In Cambodia, Pringle has never been shy in standing up to the authorities who have a well-earned reputation for harassing journalists physically and through the courts when it suits them.

He backed The Phnom Penh Post when it was established by the American publisher Michael Hayes almost 25 years ago and was a part of a tight group, including Prime Minister Hun Sen, who were on hand for the lighting of the funeral casket of the King Father, Norodom Sihanouk following his death in 2012.

He said the Khmer Rouge Tribunal was important not only to find some kind of justice for the survivors of Pol Pot’s brutal regime but also to educate the younger generations about history and help to reconstruct a society that was smashed by three decades of war.

“The young generation, they don’t really understand what happened during the early wars here. What I am noticing in Asia is people don’t talk to their children about the hard lives they have had before.

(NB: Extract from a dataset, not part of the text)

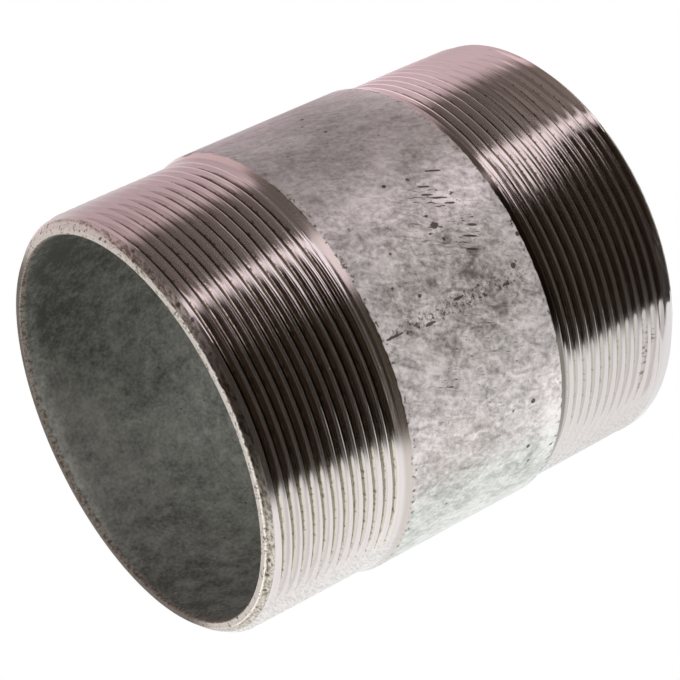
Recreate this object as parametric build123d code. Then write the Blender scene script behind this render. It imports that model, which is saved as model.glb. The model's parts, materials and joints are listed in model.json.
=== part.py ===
"""Galvanised steel barrel nipple: a short tube with an outside taper thread at each end."""

from build123d import *
import os

# Outside taper thread, in millimetres: nominal size 3 inch, 11 threads to the inch, 55 degree form
pitch = 25.4 / 11
taper = 1 / 16
gauge_diameter = 87.884
gauge_length = 20.6
thread_length = 29.8
crest_flat_cut = 0.4

# Tube: its barrel stands a little over the thread's gauge diameter, so the thread is cut from it
length = 101.6
barrel_over_gauge = 1.516
wall = 4.45

# Run-out that the die's lead leaves between the last full thread and the barrel
run_out_pitches = 1.125

# Faced and bevelled ends
bevel_length = 1.45
bevel_height = 1.35
inside_break = 0.2

barrel_diameter = gauge_diameter + barrel_over_gauge
bore_diameter = barrel_diameter - 2 * wall


def crest_radius(distance):
    """Radius over the thread's crests, at a distance from its own end of the nipple."""
    gauge_radius = gauge_diameter / 2 - crest_flat_cut
    return gauge_radius + (distance - gauge_length) * taper / 2


def end_outline(distance_to_height):
    """Outer points of one end, from the edge of its flat face up to the full barrel."""
    barrel_radius = barrel_diameter / 2
    steps = [
        (crest_radius(0) - bevel_height, 0),
        (crest_radius(bevel_length), bevel_length),
        (crest_radius(thread_length), thread_length),
        (barrel_radius, thread_length + run_out_pitches * pitch),
    ]
    return [(radius, distance_to_height(distance)) for radius, distance in steps]


def nipple_section():
    """Half section of the wall, bounded by the bore, both faced ends and the outside."""
    bore_radius = bore_diameter / 2
    lower_end = end_outline(lambda distance: distance)
    upper_end = end_outline(lambda distance: length - distance)
    bore_side = [
        (bore_radius + inside_break, length),
        (bore_radius, length - inside_break),
        (bore_radius, inside_break),
        (bore_radius + inside_break, 0),
    ]
    return make_face(Polyline(*lower_end, *reversed(upper_end), *bore_side, close=True))


def make_nipple():
    """The whole nipple, standing on its lower end with its axis along Z."""
    section = Plane.XZ * nipple_section()
    return revolve(section, axis=Axis.Z)


parts = {
    "nipple": make_nipple(),
}

os.makedirs("parts", exist_ok=True)
for name, solid in parts.items():
    export_step(solid, f"parts/{name}.step")
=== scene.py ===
"""Looks of the galvanised steel barrel nipple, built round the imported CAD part, in metres."""
import json
import math

import bpy
from mathutils import Matrix, Vector


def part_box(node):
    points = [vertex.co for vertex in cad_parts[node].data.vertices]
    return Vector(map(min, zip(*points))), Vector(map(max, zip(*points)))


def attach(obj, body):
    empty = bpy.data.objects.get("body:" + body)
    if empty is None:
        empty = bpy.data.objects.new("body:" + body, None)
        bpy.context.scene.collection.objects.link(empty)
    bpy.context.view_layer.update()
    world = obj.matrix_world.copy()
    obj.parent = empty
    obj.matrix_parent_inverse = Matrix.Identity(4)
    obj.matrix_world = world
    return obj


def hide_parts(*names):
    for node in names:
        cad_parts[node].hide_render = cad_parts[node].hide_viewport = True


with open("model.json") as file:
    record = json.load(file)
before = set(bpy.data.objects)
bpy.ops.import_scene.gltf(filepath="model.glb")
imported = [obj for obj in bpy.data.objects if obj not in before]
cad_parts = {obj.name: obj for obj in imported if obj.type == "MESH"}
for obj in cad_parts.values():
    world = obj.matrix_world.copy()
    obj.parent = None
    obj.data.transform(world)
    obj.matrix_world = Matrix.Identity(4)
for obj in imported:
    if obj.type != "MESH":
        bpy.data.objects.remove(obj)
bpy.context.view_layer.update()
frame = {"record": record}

MM = 0.001
low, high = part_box("nipple")
length = high[2] - low[2]
barrel_radius = (high[0] - low[0]) / 2
mounts = {mount["name"]: mount for mount in frame["record"]["mounts"]}
bore_radius = mounts["bore"]["dims"]["r_mm"] * MM

# Outside taper thread, 3 inch: 11 to the inch, 55 degree form, 1 in 16 on diameter, crests cut short
pitch = 25.4 * MM / 11
taper = 1 / 16
gauge_diameter = 87.884 * MM
gauge_length = 20.6 * MM
thread_length = 29.8 * MM
run_out_length = 1.125 * pitch
crest_flat_cut = 0.4 * MM
crest_radius_at_end = gauge_diameter / 2 - crest_flat_cut - gauge_length * taper / 2
thread_angle = math.radians(55)
sharp_height = pitch / 2 / math.tan(thread_angle / 2)
root_height = sharp_height / 6
crest_height = sharp_height - root_height - crest_flat_cut

# How the grooves are rounded, how they fade in past the bevel and how they rise in the run-out
crest_rounding = 0.8 * MM
root_rounding = 0.7 * MM
groove_starts = 2.1 * MM
start_slope = 1.2
rise_starts = 0.3 * MM
rise_slope = 2.2

# The lower thread starts later on one side: how much later, and where and how narrowly
smooth_start = 3.8 * MM
smooth_side = math.radians(-148)
smooth_narrowness = 4.0

# Where each thread's groove comes round, as a part of a turn
lower_phase = 0.2
upper_phase = 0.35

# Faced ends
bevel_length = 1.45 * MM
bevel_height = 1.35 * MM
inside_break = 0.2 * MM
face_radius = crest_radius_at_end - bevel_height

# Mesh: columns round the nipple, rows in each of its stretches, welding and creasing
columns = 144
rows_per_pitch = 20
plain_rows = 8
face_rows = 2
weld_distance = 0.004 * MM
crease_angle = math.radians(38)

# Marks on the barrel: angle in degrees round from the camera's side towards +X, height in
# millimetres, and half the size round and up
barrel_pits = [
    (13.5, 47.8, 1.1, 1.1), (-3.7, 36.6, 0.8, 0.8), (28.0, 51.7, 0.6, 0.7),
    (-38.5, 39.6, 0.7, 0.8), (-52.8, 40.1, 0.8, 0.7), (2.8, 32.7, 0.6, 0.6),
    (-6.5, 66.5, 0.4, 2.6), (-7.5, 58.6, 0.5, 1.8), (-4.9, 50.5, 0.5, 1.6), (-6.9, 39.6, 0.5, 1.2),
]
pitted_line = (-6.0, 51.0, 2.2, 21.0)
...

“They try to put on a brave face about things. And the young people don’t really know how bad it’s been here, maybe one day they will find out,” Pringle, a long-standing member of the FCC, said.

Pringle with his wife Millie in Cambodian traditional dress in Mondulkiri, 2013. Pringle with his wife Millie in Cambodian traditional dress in Mondulkiri, 2013.

This is why the tribunal, often maligned by reporters with limited knowledge of Cambodia or its history, is significant with convictions registered against the three surviving senior cadre and further cases underway or pending.

“It was well worth having. Only three people have been put away but it was very important that they did,” he said.

But on a different note he warned national elections due next year could turn nasty as in 2013 when the nation’s post-war baby-boomers sided with the opposition, angering Hun Sen and the ruling party which was returned but with a sharply reduced majority.

“I think he and his cronies will do their best to make sure that they get back into power again, no matter how they do it. They control all the guns and but there are tens of thousands of young people who will stand up against the regime, which has been in power for too long, for 32 years.”